#### WHAT THE EXERCISE ASKS:
Transcribe only the lines from the line with "Turn this picture" through the line with "closing_clearance = 0.0003", exactly, counting both of those lines as part of the stretch.

#### PROVIDED DATA:
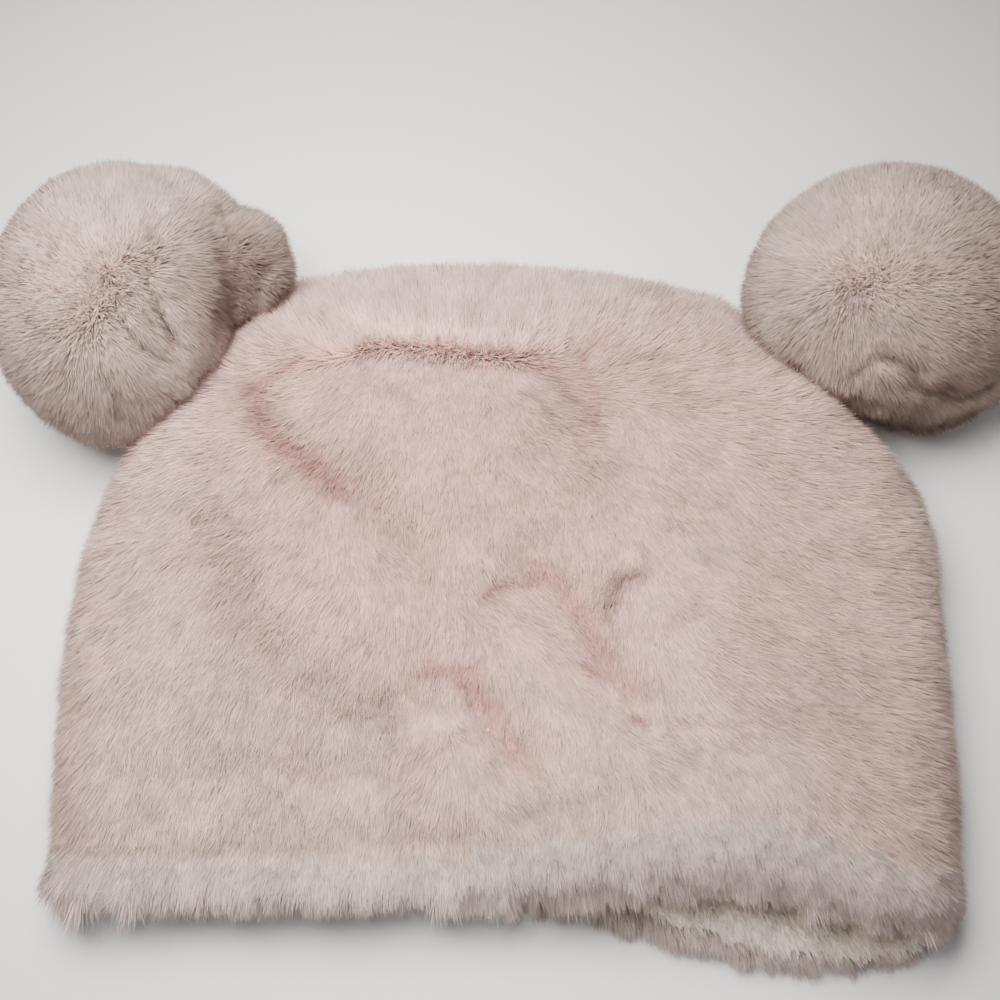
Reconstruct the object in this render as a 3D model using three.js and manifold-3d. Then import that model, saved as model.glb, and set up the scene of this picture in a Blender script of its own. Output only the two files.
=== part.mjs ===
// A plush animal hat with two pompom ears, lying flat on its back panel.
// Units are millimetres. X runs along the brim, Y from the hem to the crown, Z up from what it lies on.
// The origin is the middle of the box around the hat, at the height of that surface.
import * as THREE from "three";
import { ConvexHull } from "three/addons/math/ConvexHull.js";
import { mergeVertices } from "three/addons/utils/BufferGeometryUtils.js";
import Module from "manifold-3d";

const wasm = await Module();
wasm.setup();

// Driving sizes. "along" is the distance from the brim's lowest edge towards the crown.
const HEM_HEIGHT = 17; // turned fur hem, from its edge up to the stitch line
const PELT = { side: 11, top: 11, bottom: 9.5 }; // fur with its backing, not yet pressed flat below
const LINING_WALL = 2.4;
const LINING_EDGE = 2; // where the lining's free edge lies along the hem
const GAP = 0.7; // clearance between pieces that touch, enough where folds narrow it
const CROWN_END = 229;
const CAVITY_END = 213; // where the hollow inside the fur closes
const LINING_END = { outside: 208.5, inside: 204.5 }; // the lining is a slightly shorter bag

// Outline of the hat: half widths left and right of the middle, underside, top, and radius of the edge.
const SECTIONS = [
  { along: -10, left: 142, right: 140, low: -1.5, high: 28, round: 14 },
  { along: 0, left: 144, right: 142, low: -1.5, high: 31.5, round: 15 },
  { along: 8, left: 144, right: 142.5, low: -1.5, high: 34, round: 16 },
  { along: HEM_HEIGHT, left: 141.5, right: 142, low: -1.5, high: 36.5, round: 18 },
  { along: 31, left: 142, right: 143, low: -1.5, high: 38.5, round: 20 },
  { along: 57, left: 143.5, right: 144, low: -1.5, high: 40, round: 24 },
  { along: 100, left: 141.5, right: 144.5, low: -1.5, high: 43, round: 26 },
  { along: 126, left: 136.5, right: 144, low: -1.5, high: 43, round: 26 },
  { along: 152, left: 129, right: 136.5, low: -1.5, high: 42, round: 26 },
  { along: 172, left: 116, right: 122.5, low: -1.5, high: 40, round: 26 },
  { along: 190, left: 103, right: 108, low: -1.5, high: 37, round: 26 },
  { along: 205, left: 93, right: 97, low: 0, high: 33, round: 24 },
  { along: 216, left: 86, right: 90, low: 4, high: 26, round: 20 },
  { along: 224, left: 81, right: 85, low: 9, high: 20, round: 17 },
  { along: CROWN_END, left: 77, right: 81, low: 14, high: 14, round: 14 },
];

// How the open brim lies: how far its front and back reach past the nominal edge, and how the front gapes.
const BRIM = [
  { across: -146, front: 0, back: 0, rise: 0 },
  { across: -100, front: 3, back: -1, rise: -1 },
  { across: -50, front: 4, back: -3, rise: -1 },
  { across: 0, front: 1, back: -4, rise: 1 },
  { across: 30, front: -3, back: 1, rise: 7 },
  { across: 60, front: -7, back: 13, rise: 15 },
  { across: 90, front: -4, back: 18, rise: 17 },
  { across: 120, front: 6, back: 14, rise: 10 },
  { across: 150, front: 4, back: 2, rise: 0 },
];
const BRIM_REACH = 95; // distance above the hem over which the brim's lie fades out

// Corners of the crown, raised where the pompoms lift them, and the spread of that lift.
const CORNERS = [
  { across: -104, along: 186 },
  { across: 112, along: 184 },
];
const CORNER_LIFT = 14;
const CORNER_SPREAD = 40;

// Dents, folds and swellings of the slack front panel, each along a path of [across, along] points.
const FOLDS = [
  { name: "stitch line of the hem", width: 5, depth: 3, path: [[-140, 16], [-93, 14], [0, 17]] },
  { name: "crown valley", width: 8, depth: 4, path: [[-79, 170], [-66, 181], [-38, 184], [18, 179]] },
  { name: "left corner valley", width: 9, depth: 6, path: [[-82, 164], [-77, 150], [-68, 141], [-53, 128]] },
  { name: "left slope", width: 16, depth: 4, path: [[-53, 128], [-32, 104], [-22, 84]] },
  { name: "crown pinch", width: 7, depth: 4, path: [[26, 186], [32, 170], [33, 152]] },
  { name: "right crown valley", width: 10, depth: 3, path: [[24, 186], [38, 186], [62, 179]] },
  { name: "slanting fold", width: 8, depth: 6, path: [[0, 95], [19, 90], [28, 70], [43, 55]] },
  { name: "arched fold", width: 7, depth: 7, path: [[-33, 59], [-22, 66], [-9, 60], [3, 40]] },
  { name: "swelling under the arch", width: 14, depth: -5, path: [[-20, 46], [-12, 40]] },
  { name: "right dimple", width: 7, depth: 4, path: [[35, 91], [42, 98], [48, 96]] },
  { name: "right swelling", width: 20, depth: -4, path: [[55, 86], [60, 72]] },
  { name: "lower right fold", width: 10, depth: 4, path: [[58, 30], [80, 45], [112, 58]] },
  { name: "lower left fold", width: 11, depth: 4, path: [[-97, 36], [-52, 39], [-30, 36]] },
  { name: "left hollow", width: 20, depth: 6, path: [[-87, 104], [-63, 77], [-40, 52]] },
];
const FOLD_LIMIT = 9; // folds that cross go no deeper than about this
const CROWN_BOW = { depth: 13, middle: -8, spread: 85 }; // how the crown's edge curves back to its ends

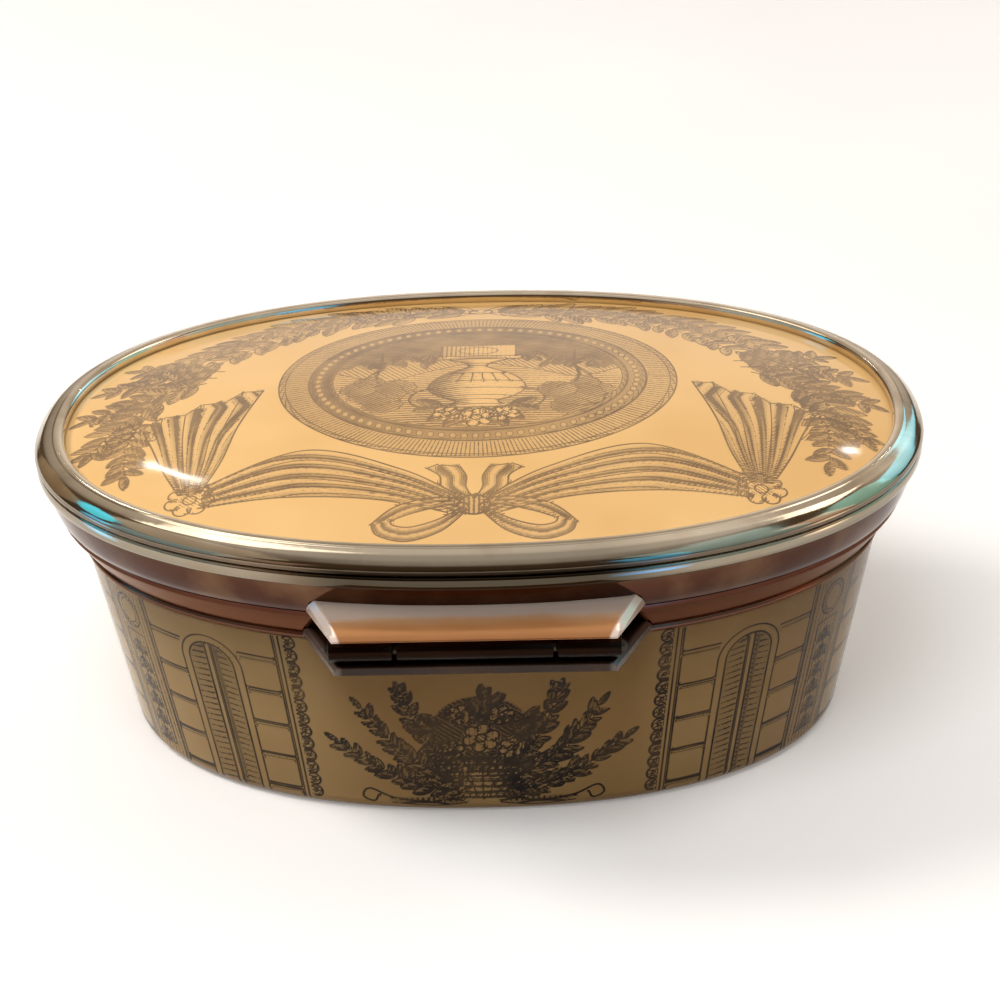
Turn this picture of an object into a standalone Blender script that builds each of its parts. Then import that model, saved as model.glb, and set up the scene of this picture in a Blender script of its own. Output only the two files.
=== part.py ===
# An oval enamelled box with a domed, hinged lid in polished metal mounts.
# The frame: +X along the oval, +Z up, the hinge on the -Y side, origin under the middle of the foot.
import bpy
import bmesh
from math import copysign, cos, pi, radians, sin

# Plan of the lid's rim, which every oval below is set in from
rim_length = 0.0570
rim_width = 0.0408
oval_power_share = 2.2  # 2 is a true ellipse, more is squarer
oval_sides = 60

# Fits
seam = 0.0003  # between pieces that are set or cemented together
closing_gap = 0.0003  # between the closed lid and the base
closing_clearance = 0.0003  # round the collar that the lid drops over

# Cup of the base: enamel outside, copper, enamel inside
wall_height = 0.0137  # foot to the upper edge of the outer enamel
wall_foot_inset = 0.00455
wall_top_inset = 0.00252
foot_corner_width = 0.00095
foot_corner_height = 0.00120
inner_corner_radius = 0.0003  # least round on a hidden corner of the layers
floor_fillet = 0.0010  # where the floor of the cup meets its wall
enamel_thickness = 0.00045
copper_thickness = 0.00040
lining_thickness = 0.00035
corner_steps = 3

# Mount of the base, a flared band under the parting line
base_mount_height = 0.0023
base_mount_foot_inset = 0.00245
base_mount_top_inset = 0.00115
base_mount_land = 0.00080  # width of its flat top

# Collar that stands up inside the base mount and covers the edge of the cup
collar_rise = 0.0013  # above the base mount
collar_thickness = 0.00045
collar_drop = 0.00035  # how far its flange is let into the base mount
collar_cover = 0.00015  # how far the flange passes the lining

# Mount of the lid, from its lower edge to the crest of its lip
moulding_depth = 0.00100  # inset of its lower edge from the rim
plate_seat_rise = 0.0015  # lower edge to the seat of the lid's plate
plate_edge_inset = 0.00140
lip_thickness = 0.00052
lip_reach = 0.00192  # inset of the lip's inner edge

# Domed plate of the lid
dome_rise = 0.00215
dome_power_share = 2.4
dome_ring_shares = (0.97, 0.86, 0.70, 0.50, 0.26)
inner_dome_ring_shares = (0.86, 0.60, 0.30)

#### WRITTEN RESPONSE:
Turn this picture of an object into a standalone Blender script that builds each of its parts. Then import that model, saved as model.glb, and set up the scene of this picture in a Blender script of its own. Output only the two files.
=== part.py ===
# An oval enamelled box with a domed, hinged lid in polished metal mounts.
# The frame: +X along the oval, +Z up, the hinge on the -Y side, origin under the middle of the foot.
import bpy
import bmesh
from math import copysign, cos, pi, radians, sin

# Plan of the lid's rim, which every oval below is set in from
rim_length = 0.0570
rim_width = 0.0408
oval_power_share = 2.2  # 2 is a true ellipse, more is squarer
oval_sides = 60

# Fits
seam = 0.0003  # between pieces that are set or cemented together
closing_gap = 0.0003  # between the closed lid and the base
closing_clearance = 0.0003  # round the collar that the lid drops over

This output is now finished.